Over the past few years, Passkeys have become a simple and secure alternative to traditional passwords. Many websites, including Apple’s iCloud and mainstream services like Gmail, have already adopted passkeys, eliminating the need to fuss with passwords or even usernames in some cases.
Sadly, the most significant advantage of passkeys is also their greatest weakness. These credentials are stored securely in password managers, often accessible only using biometric authentication like Face ID or Touch ID; however, the standard also prevents passkeys from being exported in the traditional manner, since a text-based file containing your passkeys would risk compromising their security.
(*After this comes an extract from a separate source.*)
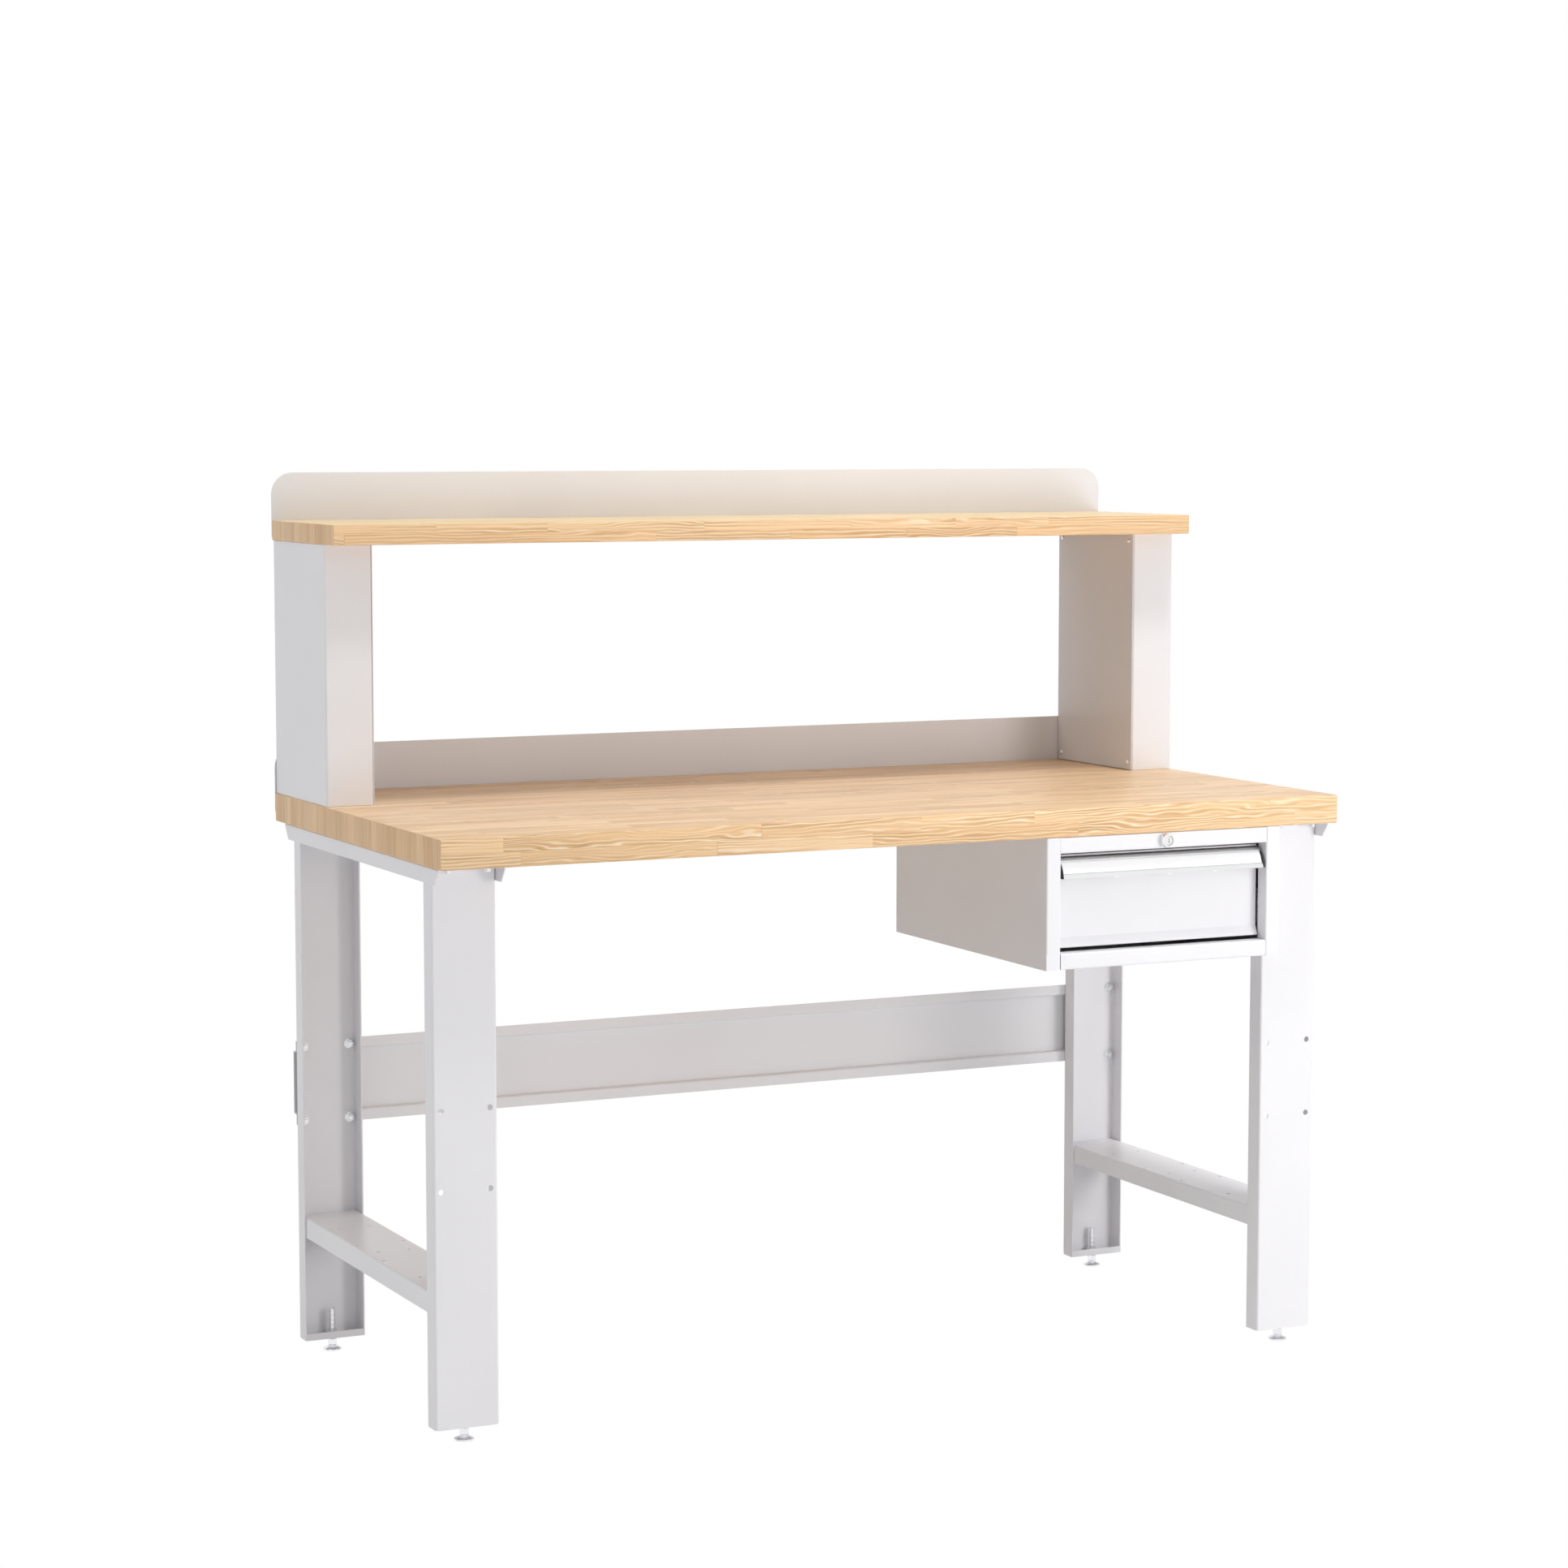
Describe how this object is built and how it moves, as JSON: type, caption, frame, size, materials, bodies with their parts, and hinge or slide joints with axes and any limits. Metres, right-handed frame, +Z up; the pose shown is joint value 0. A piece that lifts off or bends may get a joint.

That creates no small amount of lock-in among password managers, and some even believe this is by design. Whether you choose to use Apple’s new Passwords app or a third-party password manager like 1Password, your passkeys end up stuck in whatever app you used to create them.
Although this lack of portability for your passkeys isn’t serious since most services let you generate multiple passkeys for different devices and password managers, it’s still far from ideal. A user who has all their passkeys stored in 1Password and wants to switch to Apple Passwords would need to visit each site manually and manually generate a new passkey using Apple’s app. That’s not only time-consuming, but it also risks leaving a few behind if you’re not careful.
The issue is more complex than the cynical take that software companies are trying to lock their users into their password managers. Passkeys are a standard developed by the FIDO Alliance, which didn’t provide a way for exchanging passkeys between platforms until last year. In October, the FIDO Alliance finally published a draft spec for this, opening up a secure way to move passkeys between platforms using a fully encrypted format that doesn’t risk exposing your passkeys in the process.
While companies like 1Password and Dashlane committed to adopting the spec, Apple may be getting there first. During a WWDC25 developer presentation on What’s new in passkeys, Apple engineer Andrew Abosh revealed how the Passwords app will allow users to import and export passkeys securely.
People own their credentials and should have the flexibility to manage them where they choose. That’s why I’m happy to let you know, passkeys can now be transferred securely between participating credential manager apps on iOS, iPadOS, macOS, and visionOS 26. This gives people more control over their data and the choice of which credential manager they use.
Andrew Abosh, Authentication Experience Engineer
Abosh explained how the process is “fundamentally different” from traditional credential export methods. It’s not just a matter of dumping passkeys to an unencrypted CSV or JSON file that can be manually imported into another app. Instead, the transfer process occurs directly between participating credential manager apps and can only be done after the user explicitly authorizes it using Face ID.
“No insecure files are created on disk, eliminating the risk of credential leaks from exported files,” Abosh said, adding, “It’s a modern, secure way to move credentials.” Apps and websites that use passkeys also don’t need to participate in the process, as the full passkeys are transferred to the new password manager, just like a password would be, only much more securely.
The new passkey export features are already up and running in the initial iOS 26, iPadOS 26, and macOS Tahoe developer betas. However, your passkeys have nowhere to go yet since this is an app-to-app transfer process. Initiating the export on an iPhone or iPad prompts you to “Install another app to receive your data,” while macOS Tahoe lets you start the process and then prompts you to “Select a Destination” from a blank list.
Still, it’s great to see Apple getting ahead of this with a sort of “if-you-build-it-they-will-come” approach. As Abosh notes, this uses the FIDO Alliance standard, and others like 1Password that have already committed to supporting this now have an on-ramp into Apple Passwords. Hopefully, we’ll have some apps ready to go onto this list once Apple publicly releases its operating system updates this fall.